** Problem to solve **
Return only the lines from the top of the material through the line marked by "a toothed aperture.", unaltered.

** Source data **

* START *

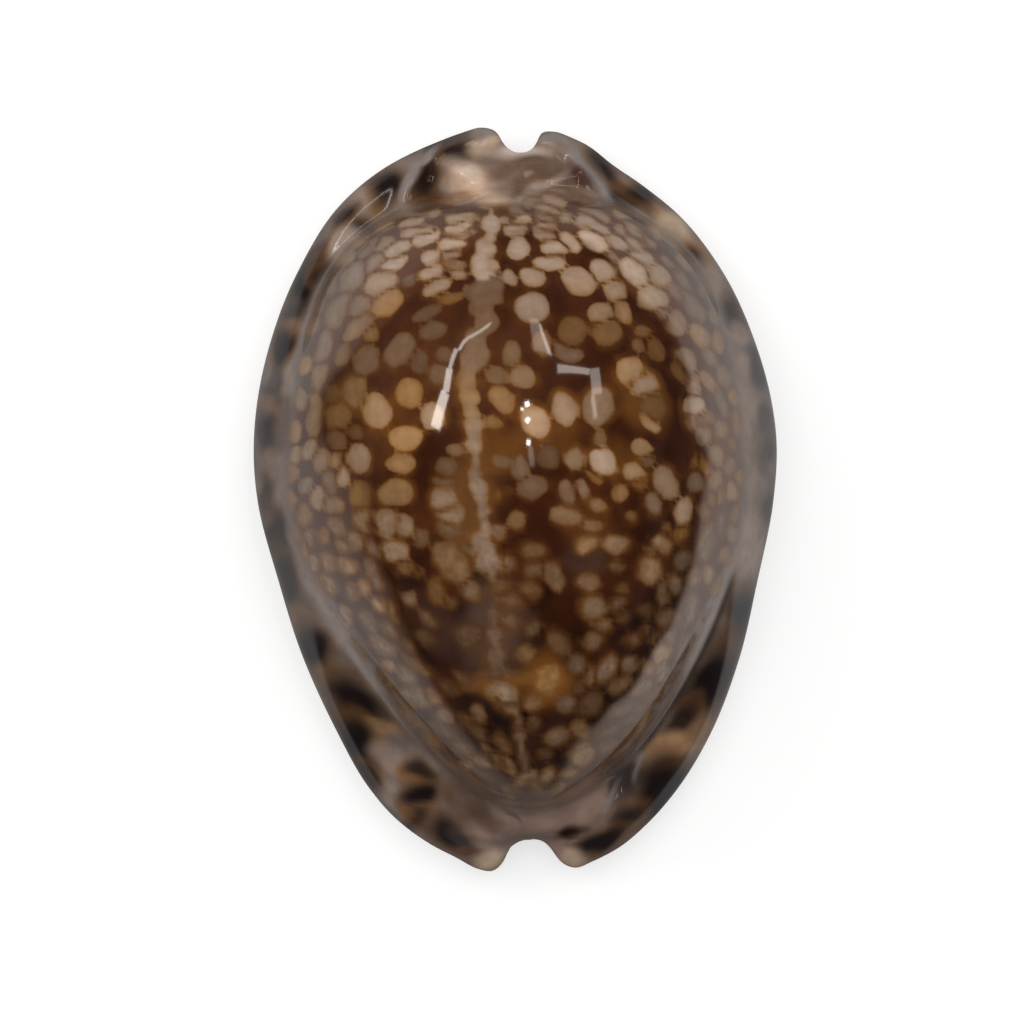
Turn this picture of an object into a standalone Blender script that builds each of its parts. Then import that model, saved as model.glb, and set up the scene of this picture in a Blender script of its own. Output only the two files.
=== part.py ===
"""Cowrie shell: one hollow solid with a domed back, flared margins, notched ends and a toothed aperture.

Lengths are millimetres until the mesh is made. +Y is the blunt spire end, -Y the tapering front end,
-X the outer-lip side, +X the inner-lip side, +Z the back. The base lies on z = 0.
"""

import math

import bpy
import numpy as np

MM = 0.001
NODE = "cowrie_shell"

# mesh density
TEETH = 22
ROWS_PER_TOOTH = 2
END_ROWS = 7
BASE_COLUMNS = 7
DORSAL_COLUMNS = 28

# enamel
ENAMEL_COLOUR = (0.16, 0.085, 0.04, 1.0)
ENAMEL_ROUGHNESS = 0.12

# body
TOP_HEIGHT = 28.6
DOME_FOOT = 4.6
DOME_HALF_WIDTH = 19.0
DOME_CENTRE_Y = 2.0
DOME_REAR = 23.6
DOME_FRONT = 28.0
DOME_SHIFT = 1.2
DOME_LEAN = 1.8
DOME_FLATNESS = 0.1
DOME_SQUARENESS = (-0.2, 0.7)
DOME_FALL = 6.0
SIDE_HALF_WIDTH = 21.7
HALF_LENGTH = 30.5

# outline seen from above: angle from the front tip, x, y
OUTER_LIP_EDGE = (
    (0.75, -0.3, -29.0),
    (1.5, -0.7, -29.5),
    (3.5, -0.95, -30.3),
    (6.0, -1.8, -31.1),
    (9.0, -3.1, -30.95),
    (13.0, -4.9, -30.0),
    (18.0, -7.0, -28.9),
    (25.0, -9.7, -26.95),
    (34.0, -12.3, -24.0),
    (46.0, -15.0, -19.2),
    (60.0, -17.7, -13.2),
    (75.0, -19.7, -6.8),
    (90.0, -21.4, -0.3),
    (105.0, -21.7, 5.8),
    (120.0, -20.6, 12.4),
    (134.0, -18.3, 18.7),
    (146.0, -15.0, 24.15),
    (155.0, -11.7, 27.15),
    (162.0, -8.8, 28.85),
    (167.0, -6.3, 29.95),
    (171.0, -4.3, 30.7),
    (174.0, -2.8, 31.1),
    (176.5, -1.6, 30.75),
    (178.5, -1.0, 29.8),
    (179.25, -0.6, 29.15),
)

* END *

** Answer to this problem **
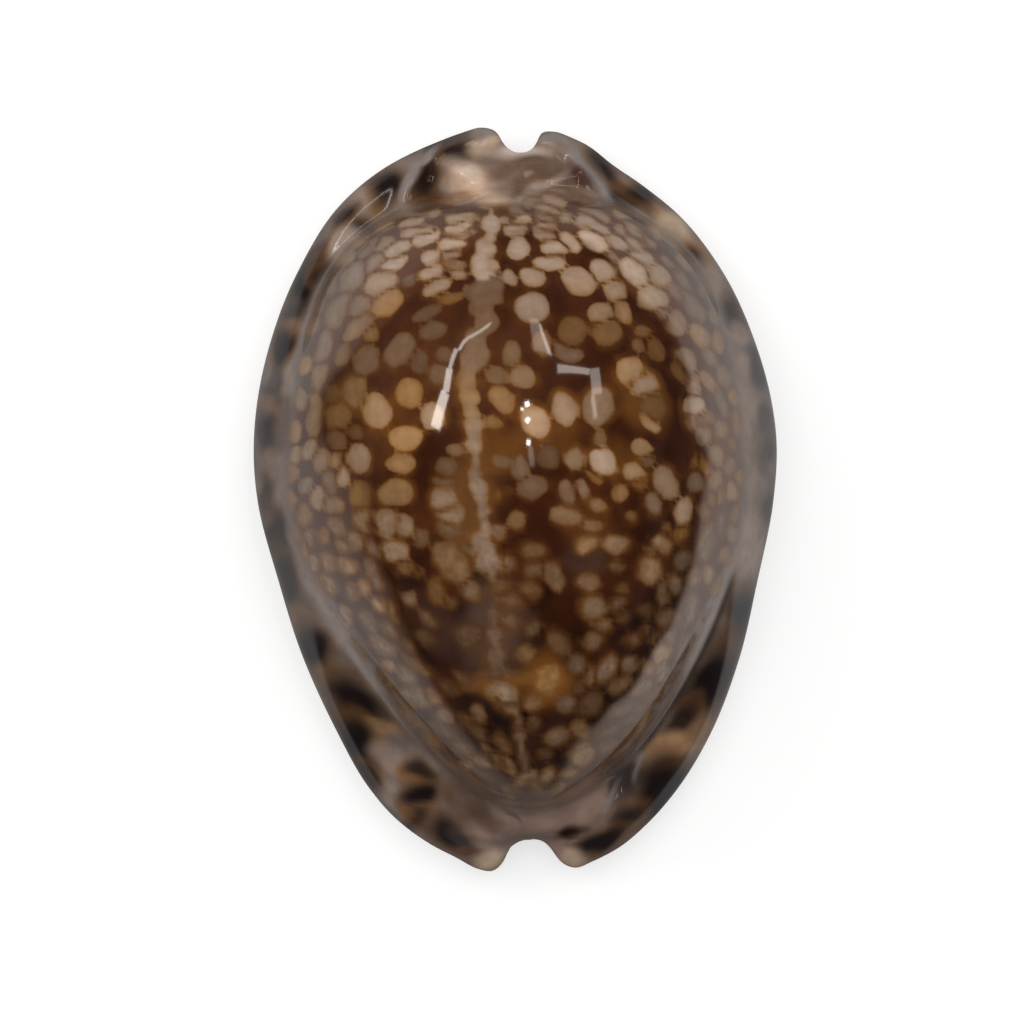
Turn this picture of an object into a standalone Blender script that builds each of its parts. Then import that model, saved as model.glb, and set up the scene of this picture in a Blender script of its own. Output only the two files.
=== part.py ===
"""Cowrie shell: one hollow solid with a domed back, flared margins, notched ends and a toothed aperture.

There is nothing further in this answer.